---- Supplied data
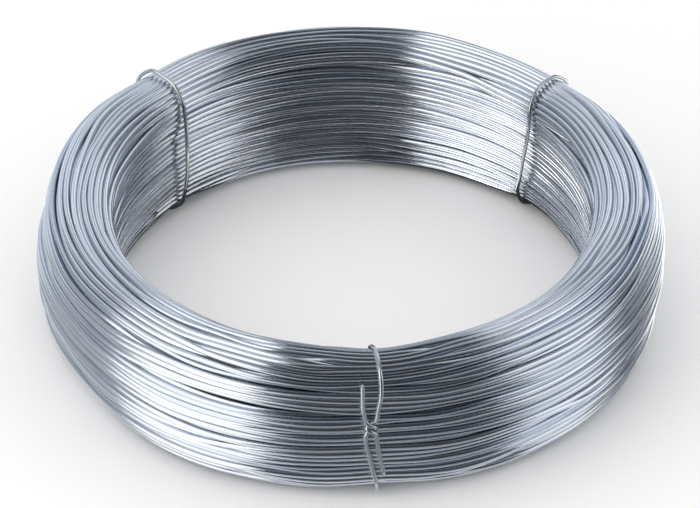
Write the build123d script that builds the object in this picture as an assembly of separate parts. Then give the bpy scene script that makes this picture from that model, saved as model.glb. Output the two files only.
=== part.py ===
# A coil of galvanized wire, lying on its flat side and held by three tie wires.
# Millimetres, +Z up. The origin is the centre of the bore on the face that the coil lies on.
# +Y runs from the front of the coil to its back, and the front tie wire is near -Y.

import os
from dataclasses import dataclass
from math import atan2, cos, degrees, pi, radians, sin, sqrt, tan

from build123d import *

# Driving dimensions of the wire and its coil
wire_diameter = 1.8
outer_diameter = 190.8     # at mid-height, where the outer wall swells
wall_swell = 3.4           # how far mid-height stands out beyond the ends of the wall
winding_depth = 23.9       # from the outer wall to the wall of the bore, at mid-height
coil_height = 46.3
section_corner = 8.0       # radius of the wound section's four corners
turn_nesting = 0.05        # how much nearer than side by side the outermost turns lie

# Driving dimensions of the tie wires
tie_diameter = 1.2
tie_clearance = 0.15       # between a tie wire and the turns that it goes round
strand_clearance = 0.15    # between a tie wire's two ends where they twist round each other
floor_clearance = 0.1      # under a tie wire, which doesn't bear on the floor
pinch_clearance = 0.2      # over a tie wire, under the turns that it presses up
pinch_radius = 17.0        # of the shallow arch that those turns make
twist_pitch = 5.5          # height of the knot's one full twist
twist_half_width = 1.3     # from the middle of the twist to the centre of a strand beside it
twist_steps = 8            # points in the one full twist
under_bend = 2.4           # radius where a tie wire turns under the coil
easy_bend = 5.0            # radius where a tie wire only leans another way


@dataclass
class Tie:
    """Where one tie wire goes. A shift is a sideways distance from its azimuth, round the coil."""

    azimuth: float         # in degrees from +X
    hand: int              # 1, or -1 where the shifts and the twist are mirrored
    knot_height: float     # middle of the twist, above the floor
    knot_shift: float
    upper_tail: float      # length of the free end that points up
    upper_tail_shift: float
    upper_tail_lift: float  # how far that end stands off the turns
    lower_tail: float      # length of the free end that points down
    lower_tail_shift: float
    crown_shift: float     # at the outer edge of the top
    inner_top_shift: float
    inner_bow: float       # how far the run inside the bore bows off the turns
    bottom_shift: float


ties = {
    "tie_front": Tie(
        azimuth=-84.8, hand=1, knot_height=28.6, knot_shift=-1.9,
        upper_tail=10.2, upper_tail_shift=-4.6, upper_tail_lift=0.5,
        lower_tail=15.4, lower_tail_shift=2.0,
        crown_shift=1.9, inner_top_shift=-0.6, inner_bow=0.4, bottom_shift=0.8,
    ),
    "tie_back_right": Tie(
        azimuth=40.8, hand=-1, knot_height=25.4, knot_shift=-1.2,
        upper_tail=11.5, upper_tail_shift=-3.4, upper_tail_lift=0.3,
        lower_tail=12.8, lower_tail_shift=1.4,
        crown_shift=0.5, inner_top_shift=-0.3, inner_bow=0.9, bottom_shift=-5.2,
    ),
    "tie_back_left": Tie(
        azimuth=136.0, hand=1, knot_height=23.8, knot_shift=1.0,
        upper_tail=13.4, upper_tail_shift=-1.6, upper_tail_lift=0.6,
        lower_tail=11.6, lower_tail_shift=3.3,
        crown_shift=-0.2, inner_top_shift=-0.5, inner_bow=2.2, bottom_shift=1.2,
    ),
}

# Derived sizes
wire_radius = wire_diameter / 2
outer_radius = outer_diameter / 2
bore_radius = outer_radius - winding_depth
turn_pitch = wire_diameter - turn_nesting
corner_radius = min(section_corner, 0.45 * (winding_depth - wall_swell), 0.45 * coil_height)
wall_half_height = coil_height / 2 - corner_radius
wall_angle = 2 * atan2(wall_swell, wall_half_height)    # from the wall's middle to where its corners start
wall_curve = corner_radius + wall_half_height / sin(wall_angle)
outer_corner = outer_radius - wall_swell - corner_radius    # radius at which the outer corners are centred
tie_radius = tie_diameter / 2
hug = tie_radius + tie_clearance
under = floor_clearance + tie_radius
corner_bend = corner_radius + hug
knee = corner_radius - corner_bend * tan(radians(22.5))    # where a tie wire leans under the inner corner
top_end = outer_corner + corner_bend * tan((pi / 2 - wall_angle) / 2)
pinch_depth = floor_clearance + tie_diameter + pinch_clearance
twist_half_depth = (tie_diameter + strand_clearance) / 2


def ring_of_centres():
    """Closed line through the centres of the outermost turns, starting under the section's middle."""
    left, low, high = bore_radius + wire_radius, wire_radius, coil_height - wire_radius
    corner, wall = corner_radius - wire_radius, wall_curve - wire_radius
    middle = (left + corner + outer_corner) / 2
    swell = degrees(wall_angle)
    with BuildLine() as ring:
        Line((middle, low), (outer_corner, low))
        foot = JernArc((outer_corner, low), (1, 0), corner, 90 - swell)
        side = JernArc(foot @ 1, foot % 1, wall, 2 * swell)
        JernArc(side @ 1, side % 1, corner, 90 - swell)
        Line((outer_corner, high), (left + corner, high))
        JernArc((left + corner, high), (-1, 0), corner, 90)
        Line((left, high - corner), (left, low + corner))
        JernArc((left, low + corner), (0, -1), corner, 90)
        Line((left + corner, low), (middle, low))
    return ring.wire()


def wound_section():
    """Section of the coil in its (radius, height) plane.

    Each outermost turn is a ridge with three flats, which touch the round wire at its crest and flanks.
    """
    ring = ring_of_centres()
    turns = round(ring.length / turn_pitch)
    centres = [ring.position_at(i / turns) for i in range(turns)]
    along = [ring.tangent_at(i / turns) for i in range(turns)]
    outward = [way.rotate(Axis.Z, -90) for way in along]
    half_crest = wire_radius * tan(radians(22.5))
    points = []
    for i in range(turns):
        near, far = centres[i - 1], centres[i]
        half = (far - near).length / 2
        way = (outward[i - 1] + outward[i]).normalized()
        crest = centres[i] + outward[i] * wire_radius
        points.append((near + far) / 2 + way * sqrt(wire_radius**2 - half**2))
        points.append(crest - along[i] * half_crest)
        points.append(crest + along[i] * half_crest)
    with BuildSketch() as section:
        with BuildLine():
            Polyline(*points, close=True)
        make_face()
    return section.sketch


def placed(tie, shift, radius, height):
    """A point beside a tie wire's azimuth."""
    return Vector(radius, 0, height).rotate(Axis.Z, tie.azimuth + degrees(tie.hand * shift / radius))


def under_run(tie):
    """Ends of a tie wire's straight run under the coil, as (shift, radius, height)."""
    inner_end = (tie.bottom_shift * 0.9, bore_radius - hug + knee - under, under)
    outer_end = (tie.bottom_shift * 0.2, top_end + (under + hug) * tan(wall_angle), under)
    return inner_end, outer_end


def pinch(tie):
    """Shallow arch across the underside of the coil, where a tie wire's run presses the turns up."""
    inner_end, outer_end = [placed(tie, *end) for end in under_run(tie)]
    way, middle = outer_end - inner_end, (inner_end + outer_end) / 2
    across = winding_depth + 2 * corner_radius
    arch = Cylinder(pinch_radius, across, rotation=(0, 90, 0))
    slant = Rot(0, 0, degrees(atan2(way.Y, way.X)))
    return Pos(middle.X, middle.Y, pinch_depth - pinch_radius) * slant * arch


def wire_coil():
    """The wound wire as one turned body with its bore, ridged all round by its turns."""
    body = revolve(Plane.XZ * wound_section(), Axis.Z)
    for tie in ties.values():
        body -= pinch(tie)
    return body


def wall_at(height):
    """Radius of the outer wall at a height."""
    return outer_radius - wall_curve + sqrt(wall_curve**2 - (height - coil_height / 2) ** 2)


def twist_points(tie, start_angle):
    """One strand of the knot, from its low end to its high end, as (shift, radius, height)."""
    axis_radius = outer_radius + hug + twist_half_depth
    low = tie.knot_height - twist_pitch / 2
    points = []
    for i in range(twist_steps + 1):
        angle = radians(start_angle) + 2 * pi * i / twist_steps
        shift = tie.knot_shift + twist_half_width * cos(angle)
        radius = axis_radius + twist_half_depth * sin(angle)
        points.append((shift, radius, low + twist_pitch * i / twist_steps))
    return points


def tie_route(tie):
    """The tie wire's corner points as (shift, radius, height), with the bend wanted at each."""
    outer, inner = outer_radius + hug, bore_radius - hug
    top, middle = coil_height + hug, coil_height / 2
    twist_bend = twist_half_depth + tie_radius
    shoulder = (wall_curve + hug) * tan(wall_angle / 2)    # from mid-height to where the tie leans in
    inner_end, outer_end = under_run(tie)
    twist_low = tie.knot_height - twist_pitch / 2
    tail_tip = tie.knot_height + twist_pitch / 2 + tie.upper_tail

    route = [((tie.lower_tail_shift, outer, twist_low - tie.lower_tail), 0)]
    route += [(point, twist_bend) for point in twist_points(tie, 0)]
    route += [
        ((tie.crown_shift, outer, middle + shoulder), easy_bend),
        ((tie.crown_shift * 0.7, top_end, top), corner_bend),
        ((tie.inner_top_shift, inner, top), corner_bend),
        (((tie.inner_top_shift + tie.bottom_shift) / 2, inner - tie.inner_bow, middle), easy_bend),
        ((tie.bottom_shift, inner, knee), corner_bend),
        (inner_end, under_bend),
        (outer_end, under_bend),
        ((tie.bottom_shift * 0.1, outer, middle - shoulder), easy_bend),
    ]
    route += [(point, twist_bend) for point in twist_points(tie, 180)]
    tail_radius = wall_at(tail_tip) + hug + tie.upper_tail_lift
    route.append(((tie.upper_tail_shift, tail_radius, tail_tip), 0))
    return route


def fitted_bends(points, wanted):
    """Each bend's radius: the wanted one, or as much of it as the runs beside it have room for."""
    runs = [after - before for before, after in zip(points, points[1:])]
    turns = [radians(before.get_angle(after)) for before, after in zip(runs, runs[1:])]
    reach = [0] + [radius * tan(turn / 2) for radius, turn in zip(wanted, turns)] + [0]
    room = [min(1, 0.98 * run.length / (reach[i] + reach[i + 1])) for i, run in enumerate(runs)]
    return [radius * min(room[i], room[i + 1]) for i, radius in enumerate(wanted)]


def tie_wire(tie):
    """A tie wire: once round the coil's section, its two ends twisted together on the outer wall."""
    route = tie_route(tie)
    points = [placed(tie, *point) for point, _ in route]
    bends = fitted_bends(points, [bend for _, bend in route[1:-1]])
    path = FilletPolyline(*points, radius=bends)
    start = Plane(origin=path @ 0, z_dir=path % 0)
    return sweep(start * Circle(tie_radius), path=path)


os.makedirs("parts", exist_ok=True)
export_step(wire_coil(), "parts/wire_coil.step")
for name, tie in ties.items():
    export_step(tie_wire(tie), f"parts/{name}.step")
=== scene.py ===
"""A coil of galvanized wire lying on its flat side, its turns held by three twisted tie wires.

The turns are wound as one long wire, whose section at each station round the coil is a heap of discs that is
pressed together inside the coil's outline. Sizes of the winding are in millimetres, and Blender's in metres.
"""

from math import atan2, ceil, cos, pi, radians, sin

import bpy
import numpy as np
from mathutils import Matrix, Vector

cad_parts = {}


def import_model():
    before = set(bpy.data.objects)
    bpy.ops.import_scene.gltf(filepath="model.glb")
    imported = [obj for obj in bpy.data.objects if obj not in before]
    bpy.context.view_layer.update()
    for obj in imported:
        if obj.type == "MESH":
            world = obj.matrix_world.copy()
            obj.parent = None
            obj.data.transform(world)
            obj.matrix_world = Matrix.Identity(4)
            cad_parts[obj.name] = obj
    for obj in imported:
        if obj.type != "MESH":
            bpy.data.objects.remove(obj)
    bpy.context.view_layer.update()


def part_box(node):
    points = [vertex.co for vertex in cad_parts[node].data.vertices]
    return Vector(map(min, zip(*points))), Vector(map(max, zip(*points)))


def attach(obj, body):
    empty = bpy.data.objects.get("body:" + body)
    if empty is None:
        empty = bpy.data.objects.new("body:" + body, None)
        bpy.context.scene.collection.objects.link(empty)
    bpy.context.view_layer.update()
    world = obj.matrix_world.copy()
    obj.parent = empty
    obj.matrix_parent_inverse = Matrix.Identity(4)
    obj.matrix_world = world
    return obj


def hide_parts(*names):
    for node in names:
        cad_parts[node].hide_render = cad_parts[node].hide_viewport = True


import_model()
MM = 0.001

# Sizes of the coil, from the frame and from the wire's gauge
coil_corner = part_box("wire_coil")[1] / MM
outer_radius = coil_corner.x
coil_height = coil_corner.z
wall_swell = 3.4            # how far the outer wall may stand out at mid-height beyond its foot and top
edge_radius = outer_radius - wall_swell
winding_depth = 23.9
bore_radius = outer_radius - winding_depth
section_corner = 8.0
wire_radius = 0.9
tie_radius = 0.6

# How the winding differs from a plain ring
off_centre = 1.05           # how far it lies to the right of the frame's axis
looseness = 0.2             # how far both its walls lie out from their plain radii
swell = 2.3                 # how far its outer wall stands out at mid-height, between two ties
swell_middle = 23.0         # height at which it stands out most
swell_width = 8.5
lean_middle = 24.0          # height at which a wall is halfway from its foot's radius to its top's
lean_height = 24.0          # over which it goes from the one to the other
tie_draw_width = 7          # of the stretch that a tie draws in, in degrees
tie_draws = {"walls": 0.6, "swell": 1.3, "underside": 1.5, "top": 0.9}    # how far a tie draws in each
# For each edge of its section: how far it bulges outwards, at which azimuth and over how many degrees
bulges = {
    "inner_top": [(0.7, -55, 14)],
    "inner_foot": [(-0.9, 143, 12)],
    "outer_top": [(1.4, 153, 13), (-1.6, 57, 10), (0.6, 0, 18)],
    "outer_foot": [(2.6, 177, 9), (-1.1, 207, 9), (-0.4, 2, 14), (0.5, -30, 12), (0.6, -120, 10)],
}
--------
## [What is expected]
Starting at the line that contains "return [radius *" and stopping at the line that contains "if empty is", transcribe the lines exactly; both boundary lines are to be included.

## [Solved exercise]
    return [radius * min(room[i], room[i + 1]) for i, radius in enumerate(wanted)]


def tie_wire(tie):
    """A tie wire: once round the coil's section, its two ends twisted together on the outer wall."""
    route = tie_route(tie)
    points = [placed(tie, *point) for point, _ in route]
    bends = fitted_bends(points, [bend for _, bend in route[1:-1]])
    path = FilletPolyline(*points, radius=bends)
    start = Plane(origin=path @ 0, z_dir=path % 0)
    return sweep(start * Circle(tie_radius), path=path)


os.makedirs("parts", exist_ok=True)
export_step(wire_coil(), "parts/wire_coil.step")
for name, tie in ties.items():
    export_step(tie_wire(tie), f"parts/{name}.step")
=== scene.py ===
"""A coil of galvanized wire lying on its flat side, its turns held by three twisted tie wires.

The turns are wound as one long wire, whose section at each station round the coil is a heap of discs that is
pressed together inside the coil's outline. Sizes of the winding are in millimetres, and Blender's in metres.
"""

from math import atan2, ceil, cos, pi, radians, sin

import bpy
import numpy as np
from mathutils import Matrix, Vector

cad_parts = {}


def import_model():
    before = set(bpy.data.objects)
    bpy.ops.import_scene.gltf(filepath="model.glb")
    imported = [obj for obj in bpy.data.objects if obj not in before]
    bpy.context.view_layer.update()
    for obj in imported:
        if obj.type == "MESH":
            world = obj.matrix_world.copy()
            obj.parent = None
            obj.data.transform(world)
            obj.matrix_world = Matrix.Identity(4)
            cad_parts[obj.name] = obj
    for obj in imported:
        if obj.type != "MESH":
            bpy.data.objects.remove(obj)
    bpy.context.view_layer.update()


def part_box(node):
    points = [vertex.co for vertex in cad_parts[node].data.vertices]
    return Vector(map(min, zip(*points))), Vector(map(max, zip(*points)))


def attach(obj, body):
    empty = bpy.data.objects.get("body:" + body)
    if empty is None:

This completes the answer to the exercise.